▶ _TASK DETAILS_
Output, please, exactly those lines of the listing that come before the line with "Hole(clear_hole, depth=ear_thick)", along with that line itself.

============================================================

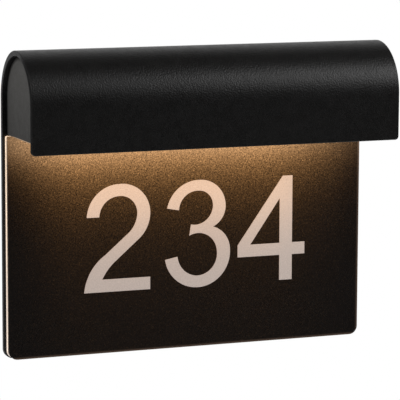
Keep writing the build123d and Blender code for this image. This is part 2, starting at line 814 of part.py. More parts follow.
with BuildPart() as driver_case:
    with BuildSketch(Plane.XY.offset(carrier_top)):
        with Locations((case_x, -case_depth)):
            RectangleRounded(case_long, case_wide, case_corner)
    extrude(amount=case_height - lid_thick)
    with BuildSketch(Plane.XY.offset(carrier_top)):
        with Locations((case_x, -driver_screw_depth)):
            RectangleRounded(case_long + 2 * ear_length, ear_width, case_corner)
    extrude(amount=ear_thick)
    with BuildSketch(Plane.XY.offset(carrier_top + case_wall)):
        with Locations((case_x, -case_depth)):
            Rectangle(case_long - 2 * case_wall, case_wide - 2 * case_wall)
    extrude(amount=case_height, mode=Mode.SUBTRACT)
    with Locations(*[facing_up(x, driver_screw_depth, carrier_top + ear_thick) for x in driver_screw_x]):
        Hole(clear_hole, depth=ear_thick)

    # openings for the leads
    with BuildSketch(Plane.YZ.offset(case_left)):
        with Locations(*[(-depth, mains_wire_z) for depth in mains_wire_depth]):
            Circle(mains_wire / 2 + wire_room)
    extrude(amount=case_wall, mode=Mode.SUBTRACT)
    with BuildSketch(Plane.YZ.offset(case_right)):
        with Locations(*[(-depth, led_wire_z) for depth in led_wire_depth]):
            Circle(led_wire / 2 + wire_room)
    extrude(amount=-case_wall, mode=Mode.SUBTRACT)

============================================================

▶ _EXERCISE OUTPUT_
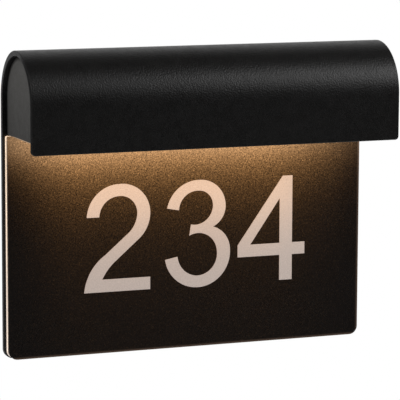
Keep writing the build123d and Blender code for this image. This is part 2, starting at line 814 of part.py. More parts follow.
with BuildPart() as driver_case:
    with BuildSketch(Plane.XY.offset(carrier_top)):
        with Locations((case_x, -case_depth)):
            RectangleRounded(case_long, case_wide, case_corner)
    extrude(amount=case_height - lid_thick)
    with BuildSketch(Plane.XY.offset(carrier_top)):
        with Locations((case_x, -driver_screw_depth)):
            RectangleRounded(case_long + 2 * ear_length, ear_width, case_corner)
    extrude(amount=ear_thick)
    with BuildSketch(Plane.XY.offset(carrier_top + case_wall)):
        with Locations((case_x, -case_depth)):
            Rectangle(case_long - 2 * case_wall, case_wide - 2 * case_wall)
    extrude(amount=case_height, mode=Mode.SUBTRACT)
    with Locations(*[facing_up(x, driver_screw_depth, carrier_top + ear_thick) for x in driver_screw_x]):
        Hole(clear_hole, depth=ear_thick)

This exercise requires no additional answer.